I soon found myself in the most wonderful dream. Your world was full of parties, get-togethers, and all sorts of fun outings…it seemed that everything was positive and caring and full of life. I thought, “Who are these people?” “Why is their life so full of fun?” How can this be sustainable and more importantly, how can I belong? A year later, we graduated from school, and everyone in the family was there. I met Rob and Bobbye…and soon, Gwen, Len, Jody, and Frank.
We took trips to Benton and Deep Creek Lake. We rode pontoon boats and ate catfish. We spent time with Ruth and Orvis and chatted with Burl and Bob and Vava and so many others along the way. I thought this family is magic. They all like to be together and do things together..and this is a never-ending party. Or was it?
Christmases were amazing. The presents and the presence. All the love and the effort and again, the magic. It was all there. I was treated like I belonged. I always received the most perfect gifts, as if I deserved all of this love. We got together with the Burke family, went to see the Nativity scene every Christmas at the church and so much more. It became my new normal. The love and the family didn’t seem real. I had a whole new world full of wonderful and giving people.
And the years flew by…and the parties kept coming. But maybe they weren’t all parties…maybe they were about the choice that you made. And they weren’t all good….we all joined together when Ruth, Orvis, and Jody were sick and then Frank, Bobbye, Len left our family…. This family is close in the good times, and also shoulders the grief in the bad. This is how you wanted to live your life. With love and caring and presence.
I spent a lot of time going through the photos that I had here in Beijing, to contribute a memory for your birthday. I didn’t realize that it was not about the “birthday” or the Christmas pecans or the coconut cake from the Senior Citizen Center in Benton… It isn’t about the party or the money or the stuff. It is about the life that you chose to live.
It’s the People.
You have been there for me since I was 19. You have shown up to the family dinners, the church sermons, and the neighbors’ baby showers and shown me that the actual meaning of life is HOW you live it. You treat people with respect and the love they deserve. You have helped me more times than I can count. You have driven hours or days just to help the family. Always with love and always with patience and sometimes with money. You have packed boxes and moved us across the country and the earth. I think you almost got to the hospital before we did when Benton was born.

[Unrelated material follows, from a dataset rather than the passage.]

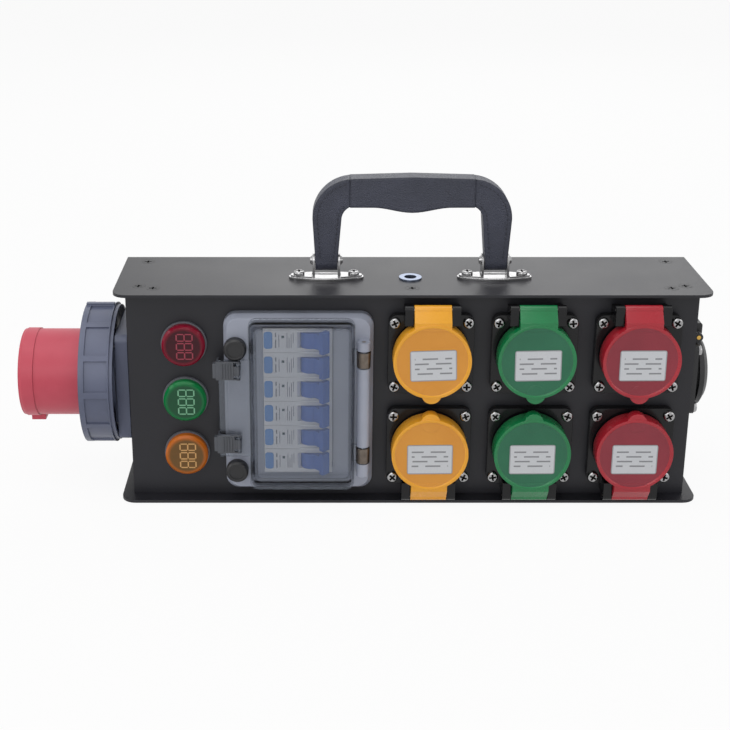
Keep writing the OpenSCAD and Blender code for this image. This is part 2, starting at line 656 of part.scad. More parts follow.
// ---------- breakers ----------
module at_breakers() for (i = [0:breaker_count - 1])
    on_front(breaker_x, breaker_low + (i + 0.5) * breaker_pitch) children();
module breaker_cases() color([0.86, 0.87, 0.88]) at_breakers() difference() {
    translate([0, breaker_pitch / 2 - 0.1, 0]) rotate([90, 0, 0])
        linear_extrude(breaker_pitch - 0.2) polygon([[-breaker_half, breaker_back],
            [-17.7, breaker_back], [-17.7, -46.8], [17.7, -46.8], [17.7, breaker_back],
            [breaker_half, breaker_back], [breaker_half, -9], [nose_half, -9],
            [nose_half, nose_out], [-nose_half, nose_out], [-nose_half, -9],
            [-breaker_half, -9]]);
    // Toggle slot and its trunnion bearings
    translate([toggle_x, 5.8, toggle_out]) rotate([90, 0, 0]) {
        disc(toggle_r + 0.3, 0, 11.6);
        linear_extrude(11.6) polygon([[-4.8, 0], [4.8, 0], [14.8, 10], [-14.8, 10]]);
    }
    translate([toggle_x, 7.6, toggle_out]) rotate([90, 0, 0]) disc(trunnion_r + running, 0, 15.2);
    // Cable entries at both ends
    for (s = [-1, 1]) block([s * 35 - 5.2, s * 35 + 5.2], [-3, 3], [-27, -20]);
}
module toggle(i) color([0.30, 0.40, 0.72])
    on_front(breaker_x + toggle_x, breaker_low + (i - 0.5) * breaker_pitch)
    translate([0, 0, toggle_out]) {
        rotate([0, toggle_tilt, 0]) {
            block([-3, 3], [-5.4, 5.4], [0, 12]);
            block([-3.2, 3.2], [-7.8, 7.8], [11.5, toggle_tip]);
        }
        rotate([90, 0, 0]) {
            disc(toggle_r, -5.5, 5.5);
            disc(trunnion_r, -7.3, 7.3);
        }
    }
module breaker_toggle_1() toggle(1);
module breaker_toggle_2() toggle(2);
module breaker_toggle_3() toggle(3);
module breaker_toggle_4() toggle(4);
module breaker_toggle_5() toggle(5);
module breaker_toggle_6() toggle(6);
module comb_busbar() color([0.75, 0.45, 0.25]) {
    on_front(breaker_x - breaker_half - 2.6, 0)
        block([0, 1.6], [breaker_low + 4, breaker_high - 4], [-29, -19]);
    at_breakers() block([-breaker_half - 1.1, -breaker_half + 8], [-2, 2], [-24.5, -22.5]);
}
// Neutral and earth bars behind the outlets, with a row of clamping holes each
module terminal_bars() color(brass_yellow) for (z = terminal_z) difference() {
    block([40, 130], [rear_y - 14, rear_y - 6], [z, z + 8]);
    for (x = [46:10:126]) translate([x, 0, z + 4]) rotate([-90, 0, 0]) disc(2.2, 20, 50);
}
// Insulating blocks that hold the ends of the bars off the rear wall
module terminal_supports() color(pale_grey) for (z = terminal_z, x = [[35, 43], [127, 135]])
    difference() {
        block(x, [rear_y - 15, rear_y], [z - 2, z + 10]);
        block([40, 130], [rear_y - 14, rear_y - 6], [z, z + 8]);
    }

// ---------- outlets ----------
// Columns run from left to right; the lower row is the same outlet turned upside down
module at_outlet(col, row) on_front(outlet_x0 + col * outlet_pitch_x,
    outlet_mid_z + (row == 0 ? 1 : -1) * outlet_pitch_z / 2)
    rotate([0, 0, row == 0 ? 0 : 180]) children();
module for_outlets() for (col = [0:2], row = [0:1]) at_outlet(col, row) children();
module outlet_rod(r, half) translate([-half, outlet_hinge_rise, outlet_hinge_out])
    rotate([0, 90, 0]) disc(r, 0, 2 * half);
module outlet_housing(col, row) color(moulded_black) at_outlet(col, row) difference() {
    ear_w = hinge_w / 2 - strap_w / 2 - 0.4;
    union() {
        slab(outlet_w, outlet_h, 6, outlet_gasket_t, outlet_face);
        disc(outlet_rim_r, -38, outlet_rim);
        // Hinge ears either side of the lid's strap
        for (s = [-1, 1]) translate([s * (hinge_w - ear_w) / 2 - ear_w / 2, 0, 0]) {
            block([0, ear_w], [24, outlet_hinge_rise], [outlet_gasket_t, outlet_hinge_out + hinge_r]);
            translate([0, outlet_hinge_rise, outlet_hinge_out]) rotate([0, 90, 0])
                disc(hinge_r, 0, ear_w);
        }
    }
    disc(outlet_mouth_r, -36, outlet_rim + 1);
    corners(outlet_screw_x, outlet_screw_z) disc(m4_hole_r, -20, 20);
    outlet_rod(hinge_pin_r + 0.02, 20);
}
module outlet_housing_1() outlet_housing(0, 0);
module outlet_housing_2() outlet_housing(1, 0);
module outlet_housing_3() outlet_housing(2, 0);
module outlet_housing_4() outlet_housing(0, 1);
module outlet_housing_5() outlet_housing(1, 1);
module outlet_housing_6() outlet_housing(2, 1);
contact_places = [[0, -11], [-9.5, 5.5], [9.5, 5.5]];
module outlet_inserts() color([0.15, 0.15, 0.16]) for_outlets() difference() {
    union() {
        disc(outlet_mouth_r - 0.1, -35.9, -26);
        disc(outlet_insert_r, -26 - eps, 6);
    }
    for (p = contact_places) translate([p[0], p[1], 0]) disc(2.9, -30, 7);
}
module outlet_contacts() color(brass_yellow) for_outlets() for (p = contact_places)
    translate([p[0], p[1], 0]) difference() {
        disc(2.8, -30, -2);
        disc(2.1, -20, -1);
    }
module outlet_hinge_pins() color("silver") for_outlets() outlet_rod(hinge_pin_r, hinge_w / 2 - 0.2);
// Lid: a round cap with a strap up to the hinge and a thumb nub opposite
module outlet_lid(col, row, colour) color(colour) at_outlet(col, row) difference() {
    union() {
        disc(lid_r, lid_back, lid_face - 1.8);
        translate([0, 0, lid_face - 1.8 - eps]) cylinder(r1 = lid_r, r2 = lid_r - 1.8, h = 1.8);
        translate([0, -lid_r + 2.75, 0]) disc(6.75, lid_face - 7, lid_face - 1.8);
        translate([-strap_w / 2, 0, 0]) rotate([90, 0, 90]) linear_extrude(strap_w) polygon([
            [18, lid_back + 6], [24, lid_back + 0.6], [outlet_hinge_rise, outlet_hinge_out - 1.4],
            [outlet_hinge_rise, outlet_hinge_out + hinge_r], [24, lid_face - 4.4],
            [18, lid_face - 4.4]]);
        outlet_rod(hinge_r, strap_w / 2);
    }
    disc(lid_r - 2.2, lid_back - 1, lid_face - 4);
    outlet_rod(hinge_pin_r + running, 20);
}
module outlet_lid_yellow_upper() outlet_lid(0, 0, lid_yellow);
module outlet_lid_green_upper() outlet_lid(1, 0, lid_green);
module outlet_lid_red_upper() outlet_lid(2, 0, lid_red);
module outlet_lid_yellow_lower() outlet_lid(0, 1, lid_yellow);
module outlet_lid_green_lower() outlet_lid(1, 1, lid_green);
module outlet_lid_red_lower() outlet_lid(2, 1, lid_red);

// ---------- screws and gaskets all round ----------
module panel_screws() color(bright_chrome) {
    at_handle_screws() translate([0, 0, handle_base_h]) panel_screw();
    for_outlets() corners(outlet_screw_x, outlet_screw_z) translate([0, 0, outlet_face])
        panel_screw();
    on_left(inlet_z) corners(inlet_screw_z, inlet_screw_y) translate([0, 0, inlet_seat])
        panel_screw();
    on_right(side_z) corners(side_screw, side_screw) translate([0, 0, side_face]) panel_screw();
    at_caps() translate([0, 0, frame_t]) panel_screw();
    // The two that hold the rail, their heads behind it
    at_rail_screws() translate([0, 0, rail_front - 6.5]) rotate([180, 0, 0]) panel_screw();
}
module panel_gaskets() color(moulded_black) {
    for_outlets() difference() {
        slab(outlet_w - 2, outlet_h - 2, 6, 0, outlet_gasket_t);
        disc(outlet_rim_r + 0.2, -1, 3);
        corners(outlet_screw_x, outlet_screw_z) disc(m4_hole_r, -1, 3);
    }
    on_left(inlet_z) difference() {
        translate([-inlet_flange_drop, 0, 0]) slab(77.6, 60.6, 5, 0, inlet_gasket_t);
        disc(inlet_hole_r, -1, 3);
        corners(inlet_screw_z, inlet_screw_y) disc(m4_hole_r, -1, 3);
    }
}

// ---------- voltmeters ----------
module at_meter(i) on_front(meter_x, meter_z + i * meter_pitch) children();
module for_meters() for (i = [-1:1]) at_meter(i) children();
module meter_bodies() color([0.45, 0.46, 0.50]) for_meters() difference() {
    union() {
        disc(meter_bezel_r, 0, 2.4);
        disc(meter_thread_r, -28, 1);
    }
    disc(meter_thread_r - 1.5, -26, 3);
}
module meter_displays() color([0.25, 0.27, 0.27]) for_meters() disc(meter_thread_r - 1.6, -4, 2);
module meter_lens() difference() {
    union() {
        disc(meter_lens_r, 2.4, meter_lens_out - 2);
        translate([0, 0, meter_lens_out - 2 - eps])
            cylinder(r1 = meter_lens_r, r2 = meter_lens_r - 1.6, h = 2);
    }
    disc(meter_lens_r - 1.8, 2, meter_lens_out - 2);
}
module meter_lens_red() color([0.7, 0.1, 0.2, 0.6]) at_meter(1) meter_lens();
module meter_lens_green() color([0.1, 0.6, 0.3, 0.6]) at_meter(0) meter_lens();
module meter_lens_amber() color([0.9, 0.5, 0.1, 0.6]) at_meter(-1) meter_lens();
module meter_nuts() color(moulded_black) for_meters() difference() {
    translate([0, 0, -sheet - 5]) cylinder(r = 16, h = 5, $fn = 6);
    disc(meter_thread_r + 0.1, -sheet - 6, 0);
}

outer_shell();
chassis();
shell_screws();
panel_screws();
panel_gaskets();
rigging_insert();
handle_bases();
handle_clevises();
handle_pins();
handle_core();
handle_cover();
handle_grip_sleeve();
inlet_flange();
inlet_shroud();
inlet_lock_ring();
inlet_pin_carrier();
inlet_pins();
side_outlet_body();
side_outlet_insert();
side_outlet_lid();
side_outlet_hinge_pin();
window_frame();
window_gasket();
window_lid();
window_latch_upper();
window_latch_lower();
window_hinge_pins();
window_caps();
din_rail();
breaker_cases();
comb_busbar();
terminal_bars();
terminal_supports();
breaker_toggle_1();
breaker_toggle_2();
breaker_toggle_3();
breaker_toggle_4();
breaker_toggle_5();
breaker_toggle_6();
outlet_housing_1();
outlet_housing_2();
outlet_housing_3();
outlet_housing_4();
outlet_housing_5();
outlet_housing_6();
outlet_inserts();
outlet_contacts();
outlet_hinge_pins();
outlet_lid_yellow_upper();
outlet_lid_green_upper();
outlet_lid_red_upper();
outlet_lid_yellow_lower();
outlet_lid_green_lower();
outlet_lid_red_lower();
meter_bodies();
meter_displays();
meter_lens_red();
meter_lens_green();
meter_lens_amber();
meter_nuts();
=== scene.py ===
import math
import bpy
from mathutils import Matrix, Vector


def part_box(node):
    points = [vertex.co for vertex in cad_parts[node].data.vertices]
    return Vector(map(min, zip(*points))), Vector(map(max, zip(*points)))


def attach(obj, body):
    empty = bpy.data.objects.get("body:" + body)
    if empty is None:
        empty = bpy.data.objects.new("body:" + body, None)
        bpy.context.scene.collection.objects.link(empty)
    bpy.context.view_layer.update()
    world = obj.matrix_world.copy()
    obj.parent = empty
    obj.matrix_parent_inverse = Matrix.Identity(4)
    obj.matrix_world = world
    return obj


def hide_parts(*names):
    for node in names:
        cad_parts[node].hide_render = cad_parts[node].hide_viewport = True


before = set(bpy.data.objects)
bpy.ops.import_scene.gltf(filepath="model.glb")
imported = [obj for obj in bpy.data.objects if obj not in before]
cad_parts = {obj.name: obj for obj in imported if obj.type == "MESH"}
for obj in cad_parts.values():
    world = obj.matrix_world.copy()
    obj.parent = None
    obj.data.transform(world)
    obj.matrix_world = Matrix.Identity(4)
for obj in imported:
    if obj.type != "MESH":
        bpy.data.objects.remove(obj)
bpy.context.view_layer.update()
MM = 0.001

# ---------- Camera, floor and light ----------
# The box stands on a plain white table top, seen from slightly above and a little to the left,
# under plain soft studio light: a wide softbox overhead, one in front and one at each side.
camera_place = Vector((-62.9, -909.5, 448.0)) * MM
camera_pitch = math.radians(18.5)
lens_mm = 67.07

camera = bpy.data.objects.new("camera", bpy.data.cameras.new("camera"))
bpy.context.scene.collection.objects.link(camera)
camera.location = camera_place
camera.rotation_euler = (math.pi / 2 - camera_pitch, 0, 0)
camera.data.lens = lens_mm
camera.data.sensor_width = 36
camera.data.shift_x = 0.0616
camera.data.shift_y = -0.1027
camera.data.clip_end = 50
bpy.context.scene.camera = camera
bpy.context.scene.view_settings.view_transform = "Standard"


class Wire:
    """A shader socket that takes part in sums. Each sum adds its Math node."""

    def __init__(self, tree, socket):
        self.tree, self.socket = tree, socket

    def node(self, kind, settings, inputs, out=0):
        """Adds a node: its settings first, then the values or wires of its inputs."""
        made = self.tree.nodes.new("ShaderNode" + kind)
        for key, value in settings.items():
            if key == "stops":
                ramp = made.color_ramp.elements
                while len(ramp) < len(value):
                    ramp.new(0.5)
                for stop, (position, colour) in zip(ramp, value):
                    stop.position, stop.color = position, colour
            else:
                setattr(made, key, value)
        for key, value in inputs.items():
            if isinstance(value, Wire):
                self.tree.links.new(value.socket, made.inputs[key])
            else:
                made.inputs[key].default_value = value
        return Wire(self.tree, made.outputs[out])

    def math(self, operation, *values):
        return self.node("Math", {"operation": operation}, dict(enumerate(values)))

    def __add__(self, other):
        return self.math("ADD", self, other)

    def __sub__(self, other):
        return self.math("SUBTRACT", self, other)

    def __rsub__(self, other):
        return self.math("SUBTRACT", other, self)

    def __mul__(self, other):
        return self.math("MULTIPLY", self, other)

    def __gt__(self, other):
        return self.math("GREATER_THAN", self, other)

    def __lt__(self, other):
        return self.math("LESS_THAN", self, other)

    __radd__, __rmul__ = __add__, __mul__

    def noise(self, scale, detail=3.0, roughness=0.5):
        return self.node("TexNoise", {}, {
            "Vector": self, "Scale": scale, "Detail": detail, "Roughness": roughness})

    def ramp(self, low, high):
        """0 below low, 1 above high, and a straight slope between."""
        return self.node("MapRange", {}, {
            "Value": self, "From Min": low, "From Max": high, "To Min": 0.0, "To Max": 1.0})

    def mix(self, a, b):
        """Colour a where this is 0, b where it is 1."""
        return self.node("Mix", {"data_type": "RGBA"}, {0: self, 6: a, 7: b}, out=2)


def tint(red, green, blue):
    """A colour given in the usual 0 to 255 steps, as light values."""
    return tuple(((c / 255 + 0.055) / 1.055) ** 2.4 if c > 10 else c / 3294.6
                 for c in (red, green, blue)) + (1.0,)


def finish(name, **constants):
    """A new material with its constant sockets set, and the wire of its object coordinates."""
    material = bpy.data.materials.new(name)
    material.use_nodes = True
    shader = material.node_tree.nodes["Principled BSDF"]
    for socket, value in constants.items():
        shader.inputs[socket.replace("_", " ")].default_value = value
    coordinates = material.node_tree.nodes.new("ShaderNodeTexCoord")
    return material, Wire(material.node_tree, coordinates.outputs["Object"])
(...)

The pride and the enthusiasm you have shown me for the people and the life you have lived is inspiring. Benton and Peyton have had the most wonderful Grandpa they could have ever imagined. The trips for ice cream and to the zoo and the pool and all of the rest of the amazing things they have been part of are because of HOW you live your life. I could not be luckier.

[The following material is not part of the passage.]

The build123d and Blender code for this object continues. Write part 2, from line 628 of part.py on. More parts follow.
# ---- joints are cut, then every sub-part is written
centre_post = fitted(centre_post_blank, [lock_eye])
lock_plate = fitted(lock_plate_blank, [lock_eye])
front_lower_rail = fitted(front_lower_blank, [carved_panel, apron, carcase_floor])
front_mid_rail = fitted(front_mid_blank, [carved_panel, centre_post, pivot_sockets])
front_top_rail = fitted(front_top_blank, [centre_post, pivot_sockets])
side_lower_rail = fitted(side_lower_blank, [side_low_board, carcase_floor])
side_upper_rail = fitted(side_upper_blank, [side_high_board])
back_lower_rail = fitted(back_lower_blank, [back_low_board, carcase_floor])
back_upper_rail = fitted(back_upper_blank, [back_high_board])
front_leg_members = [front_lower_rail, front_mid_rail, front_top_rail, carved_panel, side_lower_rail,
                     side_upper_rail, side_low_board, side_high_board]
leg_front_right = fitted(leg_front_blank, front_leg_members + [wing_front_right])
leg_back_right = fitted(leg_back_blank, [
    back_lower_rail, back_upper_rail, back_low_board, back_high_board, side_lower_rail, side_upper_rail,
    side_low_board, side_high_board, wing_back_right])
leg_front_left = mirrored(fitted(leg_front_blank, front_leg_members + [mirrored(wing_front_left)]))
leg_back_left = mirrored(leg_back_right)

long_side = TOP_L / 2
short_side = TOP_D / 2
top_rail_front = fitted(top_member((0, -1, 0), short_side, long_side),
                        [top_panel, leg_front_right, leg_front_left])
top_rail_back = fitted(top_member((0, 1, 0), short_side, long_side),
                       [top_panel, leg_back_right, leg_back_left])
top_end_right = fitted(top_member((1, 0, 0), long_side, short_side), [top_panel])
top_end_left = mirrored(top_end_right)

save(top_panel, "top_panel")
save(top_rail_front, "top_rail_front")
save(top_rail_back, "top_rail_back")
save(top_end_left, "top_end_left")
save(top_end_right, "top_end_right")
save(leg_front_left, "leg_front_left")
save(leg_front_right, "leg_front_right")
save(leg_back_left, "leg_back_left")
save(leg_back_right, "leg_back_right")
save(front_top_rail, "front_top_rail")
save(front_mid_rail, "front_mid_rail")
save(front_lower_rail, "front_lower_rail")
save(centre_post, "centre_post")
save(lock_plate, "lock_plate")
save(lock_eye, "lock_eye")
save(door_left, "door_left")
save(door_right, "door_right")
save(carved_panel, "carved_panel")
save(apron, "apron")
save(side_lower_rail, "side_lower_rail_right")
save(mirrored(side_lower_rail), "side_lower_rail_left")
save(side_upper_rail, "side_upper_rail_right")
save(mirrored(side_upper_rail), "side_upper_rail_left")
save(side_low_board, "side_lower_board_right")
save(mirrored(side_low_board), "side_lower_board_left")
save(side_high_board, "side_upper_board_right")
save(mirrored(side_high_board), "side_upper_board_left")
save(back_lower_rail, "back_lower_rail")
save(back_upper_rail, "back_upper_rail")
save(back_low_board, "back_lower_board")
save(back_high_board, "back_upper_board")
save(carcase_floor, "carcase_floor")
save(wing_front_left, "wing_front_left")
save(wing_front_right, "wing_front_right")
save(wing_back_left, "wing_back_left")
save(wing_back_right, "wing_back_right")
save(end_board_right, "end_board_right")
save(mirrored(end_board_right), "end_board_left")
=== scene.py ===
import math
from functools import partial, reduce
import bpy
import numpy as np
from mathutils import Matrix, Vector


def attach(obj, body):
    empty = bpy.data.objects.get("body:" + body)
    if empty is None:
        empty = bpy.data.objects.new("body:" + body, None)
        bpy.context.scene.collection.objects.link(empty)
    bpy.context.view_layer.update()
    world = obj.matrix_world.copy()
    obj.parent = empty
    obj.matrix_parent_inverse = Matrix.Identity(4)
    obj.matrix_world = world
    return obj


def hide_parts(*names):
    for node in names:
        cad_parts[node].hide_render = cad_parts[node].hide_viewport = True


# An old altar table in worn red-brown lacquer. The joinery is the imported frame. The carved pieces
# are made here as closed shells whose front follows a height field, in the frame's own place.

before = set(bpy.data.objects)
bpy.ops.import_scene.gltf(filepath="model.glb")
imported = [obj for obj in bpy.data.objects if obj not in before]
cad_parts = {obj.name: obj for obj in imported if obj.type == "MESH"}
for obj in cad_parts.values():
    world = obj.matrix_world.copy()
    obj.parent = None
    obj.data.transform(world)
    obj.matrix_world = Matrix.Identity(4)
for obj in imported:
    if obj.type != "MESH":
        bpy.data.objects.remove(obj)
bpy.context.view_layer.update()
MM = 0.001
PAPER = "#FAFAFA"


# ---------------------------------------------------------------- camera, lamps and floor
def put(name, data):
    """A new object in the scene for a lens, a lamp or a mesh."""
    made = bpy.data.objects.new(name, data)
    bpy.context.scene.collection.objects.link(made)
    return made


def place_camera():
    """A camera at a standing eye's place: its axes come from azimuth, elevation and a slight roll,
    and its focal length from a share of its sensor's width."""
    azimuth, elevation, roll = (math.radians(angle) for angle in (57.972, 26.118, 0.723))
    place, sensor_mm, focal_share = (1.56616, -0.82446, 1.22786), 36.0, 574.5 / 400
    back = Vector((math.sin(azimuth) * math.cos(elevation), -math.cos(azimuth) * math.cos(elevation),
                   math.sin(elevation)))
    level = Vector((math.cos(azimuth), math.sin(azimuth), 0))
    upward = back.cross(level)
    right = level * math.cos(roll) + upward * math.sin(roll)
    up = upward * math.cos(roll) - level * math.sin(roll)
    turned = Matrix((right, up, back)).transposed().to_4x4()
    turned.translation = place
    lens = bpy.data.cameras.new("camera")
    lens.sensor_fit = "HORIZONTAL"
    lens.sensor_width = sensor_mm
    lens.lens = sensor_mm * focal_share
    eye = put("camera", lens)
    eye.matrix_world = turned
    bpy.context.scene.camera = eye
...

And if this was the lesson I was supposed to learn in my life, I am blessed that I got a teacher like you. Make time for people. Make the effort and make the life worth remembering in both the great times and the worst times. I have a lifetime of those memories because of you.
It’s the People.
I have a friend who is from New Zealand. The Māori people have a saying, “He tangata, he tangata, he tangata”.
“It’s the People, It’s the People, It’s the People.”
And it is.
Happy 90th Birthday, Dan. I love you.